In the Galleries: A map of Greenwich Village from The Greenwich Village Quill

A map of Greenwich Village from 'The Greenwich Village Quill' (1925). The shop was near the corner of Christopher Street and Greenwich Avenue.
A map of Greenwich Village from 'The Greenwich Village Quill' (1925). The shop was near the corner of Christopher Street and Greenwich Avenue.

As it is today, Manhattan was the center of American magazine publishing in the 1920s. The vast majority of those who signed the door in Frank Shay’s Bookshop in Greenwich Village had some role in the business as editors, publishers, printers, or contributors to a variety of publications.

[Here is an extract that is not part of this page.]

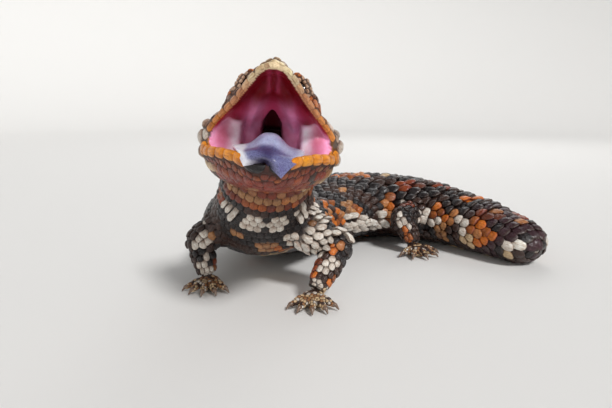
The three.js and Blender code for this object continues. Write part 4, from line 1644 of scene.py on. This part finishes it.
def make_skin(points, quads, rows):
    """The skin, parted into its outside and the lining of the mouth."""
    room = open_mouth(points)
    lined = room < 0.0
    colours = np.where(lined[:, None], lining_colours(points), skin_colours(points, room, rows))
    inside = lined[quads].sum(1) >= 3
    for name, chosen, material in (
            ("skin", ~inside, skin_material()),
            ("mouth_lining", inside, lining_material())):
        used, compact = np.unique(quads[chosen], return_inverse=True)
        made = make_object(name, points[used], [compact.reshape(-1, 4)])
        _, normals = onto_skin(points[used], 0)
        made.data.normals_split_custom_set_from_vertices(normals.tolist())
        set_tint(made, colours[used])
        made.data.materials.append(material)
    flesh = ["head", "lower_jaw", "neck", "trunk_front", "trunk_rear", "tail_base", "tail_end"]
    flesh += [f"{leg}_{part}" for leg in LEGS for part in ("upper", "lower", "foot")]
    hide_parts(*flesh)
    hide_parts("head", "lower_jaw")


# Tongue, eyes and claws

def tongue_shape():
    """Rings of points round the tongue, and what its colours need: along, part across and over."""
    rings, sides = 110, 120
    t = (1 - (1 - np.linspace(0, 1, rings)) ** 1.6) * (len(TONGUE_STATIONS) - 1)
    along, middle, edge, right, left = smooth(TONGUE_STATIONS, t).T[..., None]
    turn = np.linspace(0, 2 * math.pi, sides, endpoint=False)
    part, over = np.sin(turn)[None], np.cos(turn)[None]
    forward = along / TONGUE_STATIONS[-1][0]
    flat = step((along - 30) / 9)
    profile = (1 - flat) * np.exp(-np.abs(part / TONGUE_HUMP) ** 3) + flat * (1 - part**4)
    profile = profile * np.where(over < 0, flat, 1)
    dimple = 0.7 * bump(part, 0.02, 0.13) * bump(along, 31, 2.5) * (over > 0)
    thick = TONGUE_HALF_THICKNESS * np.sqrt(np.clip(1 - forward**16, 0.01, 1)) * (1 - 0.35 * flat)
    root = TONGUE_ROOT * (1 - flat) * np.minimum(over, 0)
    above = edge + (middle - edge) * profile + over * thick * (1 - 0.4 * part**2) + root - dimple
    above = above - TONGUE_TILT * part * forward**3
    across = part * np.where(part < 0, right, left)
    points = in_jaw(LOWER, along + TONGUE_SKEW * part * forward**3, across, above)
    return points, along, part, over


def make_tongue():
    """The tongue: lighter on top as painted light, pale at its right flap, darker towards the tip as painted
    shade, partly its own tone, and dark below as painted shade.
    """
    rings, along, part, over = tongue_shape()
    points, triangles, quads = loft(rings)
    made = make_object("tongue_flesh", points, [triangles, quads])

    def each_point(values, end=0.0):
        """Values for the rings' points and the two in the middle of the ends."""
        return np.append(np.broadcast_to(values, rings.shape[:2]).ravel(), [0.0, end])

    right_flap = each_point(step((-part - 0.55 - 0.2 * step((along - 28) / 8)) / 0.16))
    left_corner = each_point(step((part - 0.75) / 0.2) * step((35 - along) / 4))
    # Lighter top of the hump, and less grain there: painted light where the top faces the lamps.
    top = each_point(step((36 - along) / 4))
    # Darker front middle towards the tip: painted shade on the front slope, partly the tongue's own darker
    # tone.
    tip = each_point(bump(part, 0, 0.40) * step((along - 33) / 4) * 0.9)
    colours = paint((0.46, 0.48, 0.76),
                    ((0.70, 0.76, 1.0), top),
                    ((0.13, 0.11, 0.26), tip),
                    ((0.95, 0.95, 1.0), right_flap),
                    ((0.80, 0.84, 0.96), left_corner),
                    # Dark underside: painted shade below the tongue.
                    ((0.05, 0.02, 0.09), each_point(over < -0.15, 1.0)))
    set_tint(made, colours, (1 - 0.85 * right_flap) * (1 - 0.5 * left_corner) * (1 - 0.45 * top))
    made.data.materials.append(tongue_material())
    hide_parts("tongue")


def make_eyes():
    """Two eyeballs, each with a dark pupil and a dark rim."""
    material = eye_material()
    for name, side in (("eye_left", 1), ("eye_right", -1)):
        centre, outward = eye_axes(side)
        points, triangles, quads = ball(centre, [EYE_RADIUS * EYEBALL_SHARE] * 3, 48, 32)
        made = make_object(name + "_ball", points, [triangles, quads])
        away = np.degrees(np.arccos(np.clip(unit(points - centre) @ outward, -1, 1)))
        colours = paint((0.09, 0.045, 0.025),
                        ((0.004, 0.003, 0.003), step((PUPIL_EDGE - away) / 2)),
                        ((0.02, 0.012, 0.01), step((away - IRIS_EDGE) / 5)))
        set_tint(made, colours)
        made.data.materials.append(material)
        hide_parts(name)


def make_claws():
    """A curved claw at the end of each toe, all in one mesh."""
    parts, count = [], 0
    for leg in LEGS.values():
        for index in range(TOE_COUNT):
            path = toe_path(leg, index)
            root, tip = path[2], path[4]
            bend = (root + tip) / 2 + UP * 0.75
            curve = np.array([root, (root + bend) / 2 + UP * 0.2, bend, tip])
            claw, triangles, quads = tube(curve, CLAW_RADII, 12, 14)
            parts.append((claw, triangles + count, quads + count))
            count += len(claw)
    points, triangles, quads = (np.vstack(part) for part in zip(*parts))
    points[:, 2] = np.maximum(points[:, 2], CLAW_ABOVE_FLOOR)
    made = make_object("claws", points, [triangles, quads])
    set_tint(made, np.tile(HORN, (len(points), 1)))
    made.data.materials.append(claw_material())


# Stage

FLOOR_SIDES = 96
PHOTO_WIDTH = 612                     # pixels
PHOTO_FOCAL_LENGTH = 540              # pixels
PHOTO_CENTRE_TO_HORIZON = 99          # pixels
CAMERA_PLACE = np.array([20, -250, 86])
FILM_WIDTH = 36


def make_floor():
    """A pale floor that curves up into a wall all round, far from the model."""
    rise = np.linspace(0, math.pi / 2, 24)
    radius = np.concatenate([[0.001, 0.4, 1.0], 1.6 + 1.2 * np.sin(rise), [2.8]])
    height = np.concatenate([[0, 0, 0], 1.2 - 1.2 * np.cos(rise), [2.4]]) - 0.0002
    turn = np.linspace(0, 2 * math.pi, FLOOR_SIDES, endpoint=False)
    x, y = radius[:, None] * np.cos(turn), radius[:, None] * np.sin(turn)
    points = np.stack(np.broadcast_arrays(x, y, height[:, None]), -1)
    index = np.arange(len(radius) * FLOOR_SIDES).reshape(-1, FLOOR_SIDES)
    quads = ring_quads(index)
    mesh = bpy.data.meshes.new("floor")
    mesh.from_pydata(points.reshape(-1, 3).tolist(), [], [index[0].tolist(), *quads.tolist()])
    mesh.polygons.foreach_set("use_smooth", np.ones(len(quads) + 1, bool))
    mesh.update()
    floor = put_in_scene("floor", mesh)
    floor.visible_shadow = False
    look = Look("floor_pale", roughness=0.7)
    look.feed(look.shader, {"Base Color": (0.78, 0.77, 0.75, 1)})
    mesh.materials.append(look.material)


def add_light(name, kind, place, size, power):
    """A lamp aimed at the model: an area lamp of a width, or a sun of an angle."""
    data = bpy.data.lights.new(name, kind)
    if kind == "SUN":
        data.angle = size
    else:
        data.size = size
    data.energy = power
    light = put_in_scene(name, data)
    light.location = place
    light.rotation_mode = "QUATERNION"
    light.rotation_quaternion = (Vector((0, 0, 0.04)) - Vector(place)).to_track_quat("-Z", "Y")


def make_stage():
    """Pale floor, three soft lights and an even sky."""
    make_floor()
    add_light("key", "SUN", (0.5, -0.75, 0.95), 0.22, 2.4)
    add_light("fill", "AREA", (-0.5, -1.1, 0.45), 0.6, 1.6)
    add_light("rim", "AREA", (0.3, 0.9, 0.7), 0.6, 2.0)
    world = bpy.data.worlds.new("studio")
    world.use_nodes = True
    sky = world.node_tree.nodes["Background"]
    sky.inputs["Color"].default_value = (0.93, 0.95, 1.0, 1)
    sky.inputs["Strength"].default_value = 0.22
    bpy.context.scene.world = world
    bpy.context.scene.view_settings.view_transform = "Standard"


def make_camera():
    """The photo's view: low in front of the animal, tipped a little down."""
    data = bpy.data.cameras.new("camera")
    data.sensor_width = FILM_WIDTH
    data.lens = FILM_WIDTH * PHOTO_FOCAL_LENGTH / PHOTO_WIDTH
    data.clip_start = 0.01
    camera = put_in_scene("camera", data)
    camera.location = (CAMERA_PLACE + ORIGIN) / 1000
    tip_down = math.atan(PHOTO_CENTRE_TO_HORIZON / PHOTO_FOCAL_LENGTH)
    camera.rotation_euler = Euler((math.radians(90) - tip_down, 0, 0))
    bpy.context.scene.camera = camera


make_camera()
make_stage()
SCALE_HORN = scale_material()
skin_points, skin_quads = skin_mesh()
site_rows = make_coat(skin_points)
make_skin(skin_points, skin_quads, site_rows)
make_tongue()
make_eyes()
make_claws()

While some bookshops in New York at the time were havens for experimentation and likely carried few magazines beyond the “little magazines” produced for a small literary audience, Frank Shay’s tastes were much broader. His friends and customers alike worked for and likely purchased a wide range of the available publications of the day. Magazines are a valuable source for reconstructing literary movements and shifts in popular and coterie tastes. Works that we recognize as monuments today were often first experienced by readers in little and big magazines alike: landmark poems and chapters of serialized novels were read alongside forgotten avant-garde manifestoes or advertisements for household products

This map, drawn by Robert Edwards, was published in Quill, a magazine popular with the Village community. The map shows the bookshop in its final year in business, 1925. Shay no longer ran the shop, as can be seen in the description of the shop at number 49 in the legend. Frank Shay is called “Parnassuswaggoner” because he had moved to Provincetown, Massachusetts, with his travelling bookshop, “Parnassus on Wheels.” Of particular note are the map’s designation of two distinct immigrant communities, “Erin” (Ireland) and “Italia,” concentrated in particular areas of the Village, and the presence of “Aristocrats” and other wealthy community members in the elegant blocks surrounding Washington Square. Immigrants and “Aristrocrats” alike are frequently absent from the Bohemians’ descriptions of their community, so Edwards’s decision to highlight them here is notable.

A hard copy of Quill magazine and an enlarged version of Edwards’s map can be seen in the current exhibition The Greenwich Village Bookshop Door: A Portal to Bohemia, 1920–1925, on display through January 22.